Many Moroccans experience anxiety at some point in their lives, for different reasons. However, when the symptoms become frequent, are larger than their triggers, or happen for no reason at all, it could be a sign of an anxiety disorder.
Here I want to share with you some key tips that have really helped me.
Antidepressants have really helped me, but it’s not always the case for everyone.
It’s important to understand the nature of anxiety and be mindful of it. Anxiety irrationally increases the likelihood of an event occurring, catastrophizes the situation (it’s going to be so terrible, the worst! etc), and it induces self-doubt (I won’t be able to cope, my life will be ruined! etc.) That’s how anxiety works, it plays tricks on your mind.
Physiologically the fear circuits in the emotional center of your brain (the amygdala) is on overdrive and the prefrontal cortex (the part of the brain that reasons and performs executive functions) is suppressed, that’s why it’s hard to rationalize and then all of a sudden you’re breathing shallow/ short breaths and your chest tightens up because of your heart rate. That’s when I typically take deep breaths to calm my body down… It takes around 20 minutes for your heart rate/ body to calm down.
Challenge your thoughts.
I also challenge my anxious thoughts. You can always try journaling your anxiety and then challenging it. Seeing these irrational thoughts on paper really help show you how irrational the fears are.
Shift your focus.
Another key thing is to avoid ruminating about your fears (repetitively going over the fears).
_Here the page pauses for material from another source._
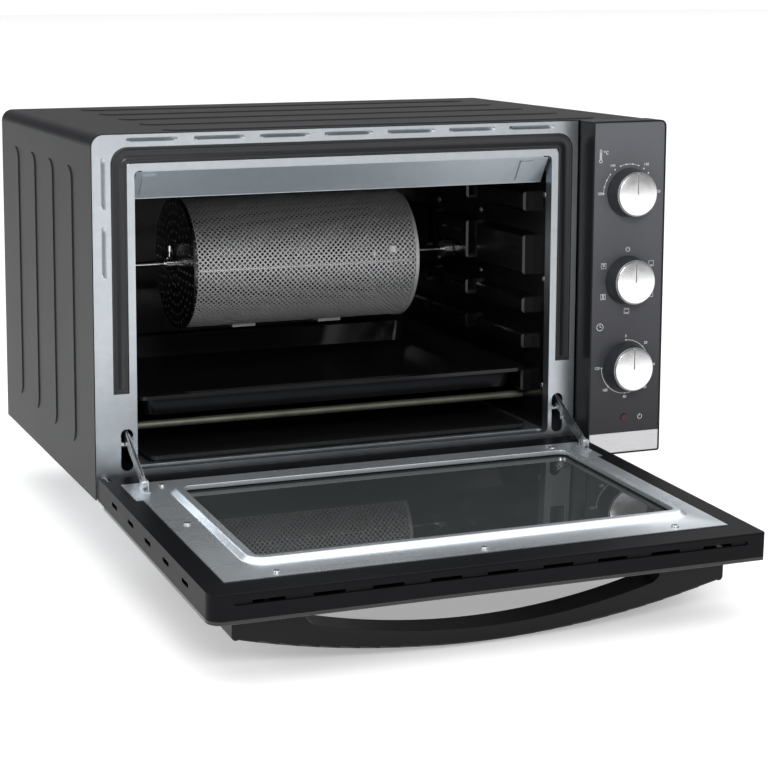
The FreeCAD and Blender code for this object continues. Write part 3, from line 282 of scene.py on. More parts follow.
# %% Material tools
class Signal:
    """A socket that can be used in sums."""

    def __init__(self, finish, socket):
        self.finish = finish
        self.socket = socket

    def _sum(self, operation, first, second):
        return self.finish.node("ShaderNodeMath", {"operation": operation}, {0: first, 1: second})

    def __add__(self, other):
        return self._sum("ADD", self, other)

    def __radd__(self, other):
        return self._sum("ADD", other, self)

    def __sub__(self, other):
        return self._sum("SUBTRACT", self, other)

    def __rsub__(self, other):
        return self._sum("SUBTRACT", other, self)

    def __mul__(self, other):
        return self._sum("MULTIPLY", self, other)

    def __rmul__(self, other):
        return self._sum("MULTIPLY", other, self)

    def __truediv__(self, other):
        return self._sum("DIVIDE", self, other)

    def __pow__(self, other):
        return self._sum("POWER", self, other)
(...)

Challenge the fears and once you come to a conclusion debunking the fear, focus your attention on something else that is more productive. As your mind focuses on something lighter your body and mind will calm down. Just keep doing it and it will get easier over time, your brain will adapt.
I also want you to understand something super key: anxiety focuses on a future THAT DOES NOT EXIST. It literally does not exist. The only thing that exists is this very present moment. So when the anxious feelings and thought rise, I usually tell myself “nope I’m not going to waste my time on something that does not exist” then I refocus my attention on my breath, on my surroundings, and on the physical present.